Theresa May’s ambitions to create a “global Britain” after Brexit have been boosted by Qatar’s announcement that it expects to invest £5bn in the UK over the next five years. On Monday, two days before the planned triggering of article 50, Qatari investors at a London conference suggested they were unperturbed by the prospect of Britain’s departure from the EU and were looking for further opportunities to build on already significant investments in the UK that include the Olympic Village in east London, the Shard building, Harrods department store and a stake in Sainsbury’s. - Guardian

An increase in personal loans and rising levels of debt on credit cards have led the Bank of England to announce a review into whether the UK’s biggest banks have let their lending criteria become too loose. Britons are taking out unsecured loans at the fastest rate in more than 11 years and the Bank’s financial policy committee, which oversees financial stability, is concerned that a surge in the indebtedness of households could fuel another debt bubble, noting that consumer credit was “growing particularly rapidly”. - The Times

The financial sector will carry on growing despite Brexit but at a slower pace for the next couple of years, according to a survey. The rate of growth for personal and business lending is expected to slow in the next two years as real incomes weaken but a pronounced pick-up is predicted for 2019 and 2020, EY’s Item Club said. -The Times

Two of Tesco's largest shareholders have chastised the supermarket for its "foolhardy" £3.7bn merger with wholesaler Booker, arguing the deal would destroy billions of pounds worth of value. Schroders, the grocer's third biggest investor, and Artisan Partners, the fourth largest, have written to Tesco's board to urge the company to abandon its tie-up with Booker, throwing the deal into doubt. - Telegraph

The Serious Fraud Office and Tesco are within days of announcing a settlement that could mean Britain’s biggest supermarket chain will pay a multimillion-pound fine over an accounting scandal. Under the deferred prosecution agreement (DPA), Tesco would pay a penalty that could be well over £100m and agree to other conditions in return for avoiding formal prosecution for overstating its profits. - Guardian

US close

US stocks ended mostly lower on Monday, with the Dow notching its longest losing streak since August 2011 amid growing doubts about President Donald Trump’s ability to push through his economic agenda.

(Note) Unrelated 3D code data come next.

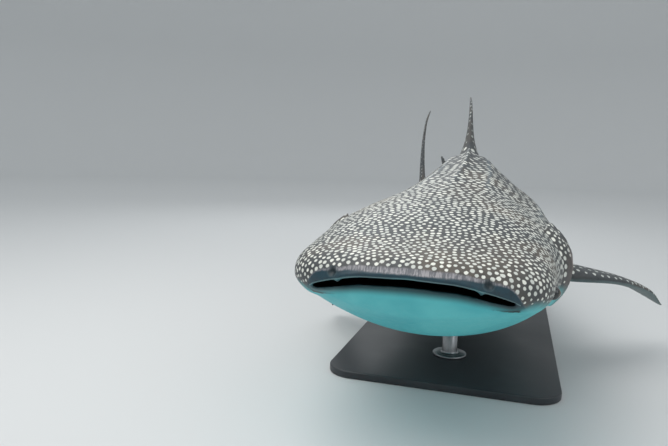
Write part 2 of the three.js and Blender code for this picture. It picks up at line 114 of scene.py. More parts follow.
# Studio: the floor is flat to a radius, bends up and ends at a rim
STUDIO = {"flat": 20, "bend": 6, "rim": 14, "sides": 96, "below_base": 0.0005, "world_strength": 0.85}
# Rows of (name, place, point it is aimed at, size, watts, colour)
LIGHTS = [
    ("key", (-2.2, -3.6, 5.6), (0.0, -1.4, 0.9), 4.5, 190, (1.0, 0.98, 0.95)),
    ("fill", (5.0, -4.5, 3.2), (0.0, -1.2, 0.8), 4.0, 50, (0.95, 0.98, 1.0)),
    ("rear", (-3.0, 5.0, 5.5), (0.0, 0.6, 1.0), 4.0, 80, (0.97, 0.99, 1.0)),
]

# The camera, found from where the mouth, eyes, fins and outline fall in the photo
CAMERA = {"azimuth": 9.59, "distance": 2.047, "height": 0.477, "yaw": 16.7, "pitch": 6.68, "roll": 1.78,
          "focal_px": 600, "image_width": 668, "sensor_mm": 36, "sees_to": 100}


def smooth_curve(rows):
    """A smooth curve through rows of (t, value) that never overshoots them."""
    t, v = np.array(rows, float).T
    step = np.diff(t)
    slope = np.diff(v) / step
    tangent = np.zeros_like(t)
    tangent[0], tangent[-1] = slope[0], slope[-1]
    for i in range(1, len(t) - 1):
        if slope[i - 1] * slope[i] > 0:
            a = 2 * step[i] + step[i - 1]
            b = step[i] + 2 * step[i - 1]
            tangent[i] = (a + b) / (a / slope[i - 1] + b / slope[i])

    def at(x):
        x = np.asarray(x, float)
        i = np.clip(np.searchsorted(t, x) - 1, 0, len(step) - 1)
        u = np.clip((x - t[i]) / step[i], 0, 1)
        start = (2 * u**3 - 3 * u**2 + 1) * v[i] + (u**3 - 2 * u**2 + u) * step[i] * tangent[i]
        end = (3 * u**2 - 2 * u**3) * v[i + 1] + (u**3 - u**2) * step[i] * tangent[i + 1]
        return start + end

    return at


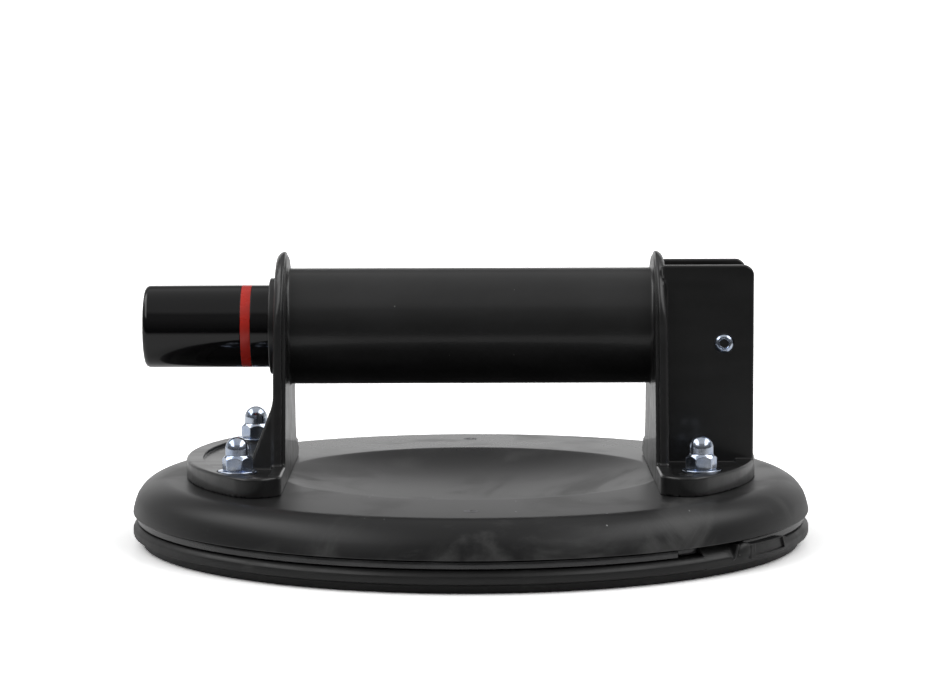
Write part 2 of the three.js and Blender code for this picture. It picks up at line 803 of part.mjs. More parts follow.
// Cover plate: convex rim, flat deck and central dish, hollow below.
function basePlate() {
  const rimCentre = [COVER_R - RIM_WIDTH, COVER_BOTTOM];
  const rim = arc(rimCentre, [RIM_WIDTH, DECK_Z - COVER_BOTTOM], 0, 80, 6);
  const innerRim = arc(rimCentre, [RIM_WIDTH - 3, DECK_Z - SHELL - COVER_BOTTOM], 0, 90, 3);
  const shell = turned(
    [
      ...rim,
      [DECK_R, DECK_Z],
      ...dishLine([1, 0.8, 0.6, 0.4, 0.2, 0], 0),
      ...dishLine([0, 0.4, 0.7, 1], SHELL),
      ...innerRim.reverse(),
    ],
    ROUND_LARGE,
  );
  const bossTop = DECK_Z - SHELL / 2;
  const studBosses = studPlaces().map(([x, y]) => rod(STUD_BOSS_R, COVER_BOTTOM, bossTop, x, y));
  const studHoles = studPlaces().map(([x, y]) => rod(STUD_R + LOOSE, 0, FOOT_TOP, x, y));
  const screwSides = [-1, 1].map((side) => side * DECK_SCREW_R);
  const screwBosses = screwSides.map((y) => rod(SCREW_BOSS_R, COVER_BOTTOM, bossTop, 0, y));
  const screwHoles = screwSides.map((y) => deckScrewShape(FIT).translate(0, y, 0));
  const portBoss = rod(PORT_BOSS_R, COVER_BOTTOM, bossTop, PORT_X, 0);
  const portHole = rod(PORT_R, 0, FOOT_TOP, PORT_X, 0);
  return cut(join(shell, ...studBosses, ...screwBosses, portBoss), ...studHoles, ...screwHoles, portHole);
}

// A countersunk screw, or with clearance the hole for it.
function deckScrewShape(clearance) {
  const headR = DECK_SCREW_HEAD_R + clearance;
  const shankR = SCREW_SHANK_R + clearance;
  const headDepth = 1.2;
  const headEdge = 0.3;
  return turned(
    [
      [0, PLATE_BOTTOM - clearance],
      [shankR, PLATE_BOTTOM - clearance],
      [shankR, DECK_Z - headDepth],
      [headR, DECK_Z - headEdge],
      [headR, DECK_Z + clearance],
      [0, DECK_Z + clearance],
    ],
    ROUND_SMALL,
  );
}

function deckScrew(side) {
  const half = 1.5;
  const slot = 0.25;
  const floor = DECK_Z - 0.8;
  const top = DECK_Z + OVERRUN;
  const slotA = box([-half, -slot, floor], [half, slot, top]);
  const slotB = box([-slot, -half, floor], [slot, half, top]);
  return cut(deckScrewShape(0), slotA, slotB).translate(0, side * DECK_SCREW_R, 0);
}

// Stiff disc between the cover plate and the rubber, cut back beside the pull tab.
function backingPlate() {
  const disc = rod(PLATE_R, PLATE_BOTTOM, PLATE_TOP, 0, 0, ROUND_LARGE);
  const studHoles = studPlaces().map(([x, y]) => rod(STUD_R + FIT, 0, DECK_Z, x, y));
  const screwHoles = [-1, 1].map((side) => rod(SCREW_SHANK_R + FIT, 0, DECK_Z, 0, side * DECK_SCREW_R));
  const portHole = rod(PORT_R, 0, DECK_Z, PORT_X, 0);
  const fingerRecess = ringSector(RECESS_R, PLATE_R + OVERRUN, RECESS_START, RECESS_END, 0, DECK_Z);
  return cut(disc, ...studHoles, ...screwHoles, portHole, fingerRecess);
}

// Rubber pad: sealing lip, shallow cavity below, groove above the lip, and the pull tab.
function suctionPad() {
  const disc = turned(
    [
      [0, PAD_CAVITY],
      [PAD_CAVITY_R, PAD_CAVITY],
      [87.5, 0.6],
      [PAD_SEAL_IN_R, 0],
      [PAD_SEAL_R, 0],
      [PAD_SEAL_R + 0.5, 2.3],
      [PAD_LIP_R, 2.9],
      [PAD_LIP_R, 5.3],
      [PLATE_R, PAD_TOP],
      [0, PAD_TOP],
    ],
    ROUND_LARGE,
  );
  const tabLow = 3.4;
  const knuckle = ringSector(RECESS_R + 0.4, TAB_R, TAB_START, KNUCKLE_END, tabLow, 8.6);
  const tongue = ringSector(PLATE_R + 0.2, TAB_R, TAB_START, TAB_END, tabLow, 8);
  const pocketLow = 4.8;
  const studPockets = studPlaces().map(([x, y]) => rod(STUD_HEAD_R + LOOSE, pocketLow, DECK_Z, x, y));
  const portHole = rod(PORT_R, 0, DECK_Z, PORT_X, 0);
  const filterPocket = rod(PORT_BOSS_R + LOOSE, 0, PAD_CAVITY + 1.4, PORT_X, 0);
  return cut(join(disc, knuckle, tongue), ...studPockets, portHole, filterPocket);
}

// ---- Studs, washers and nuts ----

function studPlaces() {
  return [
    [-STUD_LEFT_X, -STUD_Y],
    [-STUD_LEFT_X, STUD_Y],
    [STUD_RIGHT_X, -STUD_Y],
    [STUD_RIGHT_X, STUD_Y],
  ];
}

function stud() {
  const headLow = 5.1;
  const headTop = PLATE_BOTTOM - FIT / 2;
  const chamfer = 0.5;
  return turned(
    [
      [0, headLow],
      [STUD_HEAD_R, headLow],
      [STUD_HEAD_R, headTop],
      [STUD_R, headTop],
      [STUD_R, STUD_TOP - chamfer],
      [STUD_R - chamfer, STUD_TOP],
      [0, STUD_TOP],
    ],
    ROUND_SMALL,
  );
}

function washer() {
  const low = WASHER_SEAT + 0.02;
  return ring(WASHER_R, STUD_R + 2 * FIT, low, WASHER_SEAT + WASHER_THICK, 20);
}

// Cap nut: hexagon with a chamfered top, neck and dome, with a blind thread.
function capNut() {
  const seat = WASHER_SEAT + WASHER_THICK + 0.03;
  const top = seat + NUT_HEIGHT;
  const hexTop = seat + NUT_HEX;
  const corner = NUT_FLATS / 2 / Math.cos(Math.PI / 6);
  const chamfer = 0.5;
  const envelope = turned(
    [
      [0, seat],
      [corner - chamfer, seat],
      [corner, seat + chamfer],
      [corner, hexTop - 2 * chamfer],
      [NUT_DOME_R + chamfer, hexTop],
      [0, hexTop],
    ],
    12,
  );
  const hex = geometryOf(solidOf(slabUpZ(hexagon(NUT_FLATS), seat, top)).intersect(solidOf(envelope)));
  const dome = turned(
    [
      [0, seat + 1],
      [NUT_DOME_R, seat + 1],
      ...arc([0, top - NUT_DOME_R], [NUT_DOME_R, NUT_DOME_R], 0, 72, 3),
      [0, top],
    ],
    16,
  );
  return cut(join(hex, dome), rod(STUD_R + FIT / 2, seat - OVERRUN, STUD_TOP + 2 * FIT));
}

// ---- Assembly ----

const assembly = new THREE.Group();

function place(name, geometry, finish, x = 0, y = 0) {
  const mesh = new THREE.Mesh(geometry, new THREE.MeshStandardMaterial(FINISHES[finish]));
  mesh.name = name;
  mesh.position.set(x, y, 0);
  assembly.add(mesh);
}

place("handle", handle(), "moulded");
place("pump_collar", pumpCollar(), "moulded");
place("pump_cylinder", pumpCylinder(), "steel");
place("plunger", plunger(), "gloss");
place("red_indicator_band", redBand(), "red");
place("piston", piston(), "acetal");
place("piston_seal", pistonSeal(), "rubber");
place("plunger_spring", plungerSpring(), "steel");
place("cylinder_head", cylinderHead(), "acetal");
place("head_o_ring", headORing(), "rubber");
place("check_valve", checkValve(), "rubber");
place("release_stem", releaseStem(), "brass");
place("valve_o_ring", valveORing(), "rubber");
place("valve_spring", valveSpring(), "steel");
place("release_lever", releaseLever(), "moulded");
place("lever_pivot_screw", leverPivotScrew(), "zinc");
place("lever_pivot_nut", leverPivotNut(), "zinc");
place("vacuum_hose", vacuumHose(), "rubber");
place("pad_fitting", padFitting(), "brass");
place("port_filter", portFilter(), "felt");
place("base_plate", basePlate(), "cover");
place("base_screw_front", deckScrew(-1), "zinc");
place("base_screw_rear", deckScrew(1), "zinc");
place("backing_plate", backingPlate(), "plate");
place("suction_pad", suctionPad(), "rubber");
studPlaces().forEach(([x, y], index) => {
  place(`stud_${index + 1}`, stud(), "zinc", x, y);
  place(`washer_${index + 1}`, washer(), "zinc", x, y);
  place(`cap_nut_${index + 1}`, capNut(), "zinc", x, y);
});

export default assembly;
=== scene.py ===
"""Looks for the vacuum suction cup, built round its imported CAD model.

Shapes are in millimetres until shown() turns them into metres. Materials, light and
camera are in metres. Each moulded piece is the zero surface of a distance function,
negative inside the piece.
"""

import json
import math

import bmesh
import bpy
import numpy as np
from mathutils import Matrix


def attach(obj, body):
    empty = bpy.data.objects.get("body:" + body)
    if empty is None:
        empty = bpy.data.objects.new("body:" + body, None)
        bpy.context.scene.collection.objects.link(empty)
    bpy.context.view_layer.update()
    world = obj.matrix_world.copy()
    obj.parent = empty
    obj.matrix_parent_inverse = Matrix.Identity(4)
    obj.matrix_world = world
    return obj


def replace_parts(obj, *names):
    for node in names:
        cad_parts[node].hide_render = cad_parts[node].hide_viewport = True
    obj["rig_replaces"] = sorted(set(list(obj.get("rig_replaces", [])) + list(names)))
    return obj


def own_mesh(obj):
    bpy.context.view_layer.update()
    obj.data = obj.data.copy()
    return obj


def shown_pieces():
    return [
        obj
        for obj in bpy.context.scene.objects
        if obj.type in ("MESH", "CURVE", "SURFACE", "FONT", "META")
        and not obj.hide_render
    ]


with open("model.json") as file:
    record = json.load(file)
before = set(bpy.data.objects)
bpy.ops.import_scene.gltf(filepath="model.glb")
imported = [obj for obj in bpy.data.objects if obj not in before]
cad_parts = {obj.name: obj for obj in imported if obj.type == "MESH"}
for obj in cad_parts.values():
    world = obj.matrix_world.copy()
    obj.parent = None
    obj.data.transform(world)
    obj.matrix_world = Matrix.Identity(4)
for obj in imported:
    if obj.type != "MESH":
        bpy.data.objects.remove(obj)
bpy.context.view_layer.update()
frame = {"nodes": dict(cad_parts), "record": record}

MM = 0.001

# Grip and uprights. The grip runs along X at GRIP_Z, the same to the left and right.
GRIP_Z = 64.05
GRIP_R = 17.35
BORE_R = 14.6
BORE_END = 53.0
HEAD_HOLE_R = 11.5
UPRIGHT_IN = 54.2
UPRIGHT_STEP = 55.3
UPRIGHT_OUT = 57.9
ARCH_R = 22.5
ARCH_SETBACK = 1.5
CROWN_RISE = 14
LEG_TAPER = math.radians(10.7)
LEG_REACH = 42
LEG_FLARE_FRONT = 1.2
LEG_FLARE_REAR = 9.0

# Gusset ribs outside the left upright.
GUSSET_RISE = 19
GUSSET_RUN = 7.4
GUSSET_INSET = 1.5
GUSSET_HALF = 1.2

# Feet and housing.
FOOT_R = 85.3
FOOT_CORNER_R = 7.5
FOOT_REAR_CORNER_R = 10.5
FOOT_BOTTOM = 19.75
FOOT_TOP = 25.4
FOOT_FLOOR = 24.4
FOOT_RIM = 5.0
BOSS_R = 6.3
WASHER_SEAT = 24.9
WASHER_SEAT_R = 6.0
CHEEK_IN = 12.4
CHEEK_OUT = 15.6
CHEEK_CORNER_R = 3.0
HOUSING_END = 83.8
HOUSING_TOP = 83.0
END_WALL_TOP = 47.0
END_WALL_HALF = 1.2
PIVOT_X = 75.0
PIVOT_Z = 59.8
PIVOT_SEAT_R = 2.85
VALVE_Z = 69.2

# Release lever.
LEVER_HALF_WIDTH = 12.0
LEVER_MIDDLE_Z = 64.1
LEVER_HALF_HEIGHT = 15.6
LEVER_HUB_R = 4.2
LEVER_HUB_HALF = 8.0
LEVER_HOLE_R = 1.65
LEVER_BACK_X = 80.8
LEVER_NOSE_X = 72.6

# Pump.
PLUNGER_R = 12.35
PLUNGER_BORE_R = 9.85
PLUNGER_END = -97.5
GROOVE_R = 11.75
GROOVE_LEFT = -68.4
GROOVE_RIGHT = -65.4
COLLAR_R = 14.43
COLLAR_BORE_R = 12.65
HOSE_R = 3.65

# Base. Angles are in degrees about Z, from +X.
DECK_Z = 19.7
COVER_BOTTOM = 9.35
PLATE_BOTTOM = 6.9
PLATE_TOP = 8.9
PLATE_R = 100.1
RECESS_R = 97.6
DISH_R = 57.2
DISH_DEPTH = 6.5
LIP_R = 101.4
LIP_TOP = 6.6
TAB_START = -43.3
TAB_END = -28.5
RECESS_START = -55.3
RECESS_END = -40.2

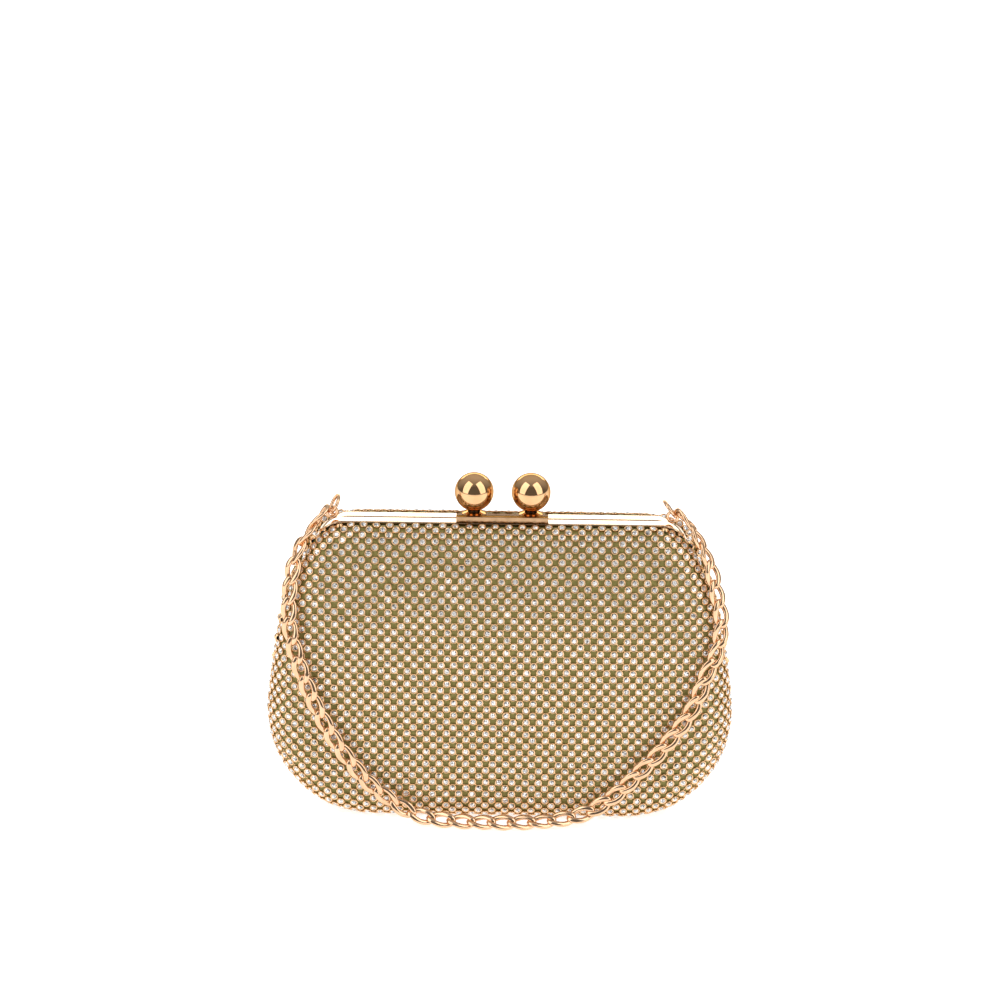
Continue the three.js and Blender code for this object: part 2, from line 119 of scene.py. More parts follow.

The Dow ended down for the eighth session in a row, off 0.2% to 20,550.98, while the S&P 500 fell 0.1% to 2,341.59 but the Nasdaq nudged up 0.2% to close at 5,840.37. Despite the mostly negative close, indices ended off their lows.

Investors were growing increasingly concerned that Trump may not be able to deliver on his economic policies to spend $1trn on infrastructure, cut taxes and loosen financial regulation, after Republican leaders withdrew their support for his healthcare bill on Friday, which was aimed at repealing and replacing Obamacare.

CMC Markets’ Michael Hewson said: “The continued growing pains of the new administration as well as the inability to generate a consensus to deliver a new health care bill has taken the heat out of the recent rally, in the past few weeks and Friday’s capitulation appears to have lowered the temperature further, as markets start to catch a cold.

“Having overseen a strong rally in stock markets over the past few months the new US president is learning a hard lesson in the differences between campaign promises and the ability to deliver them in a difficult political environment.”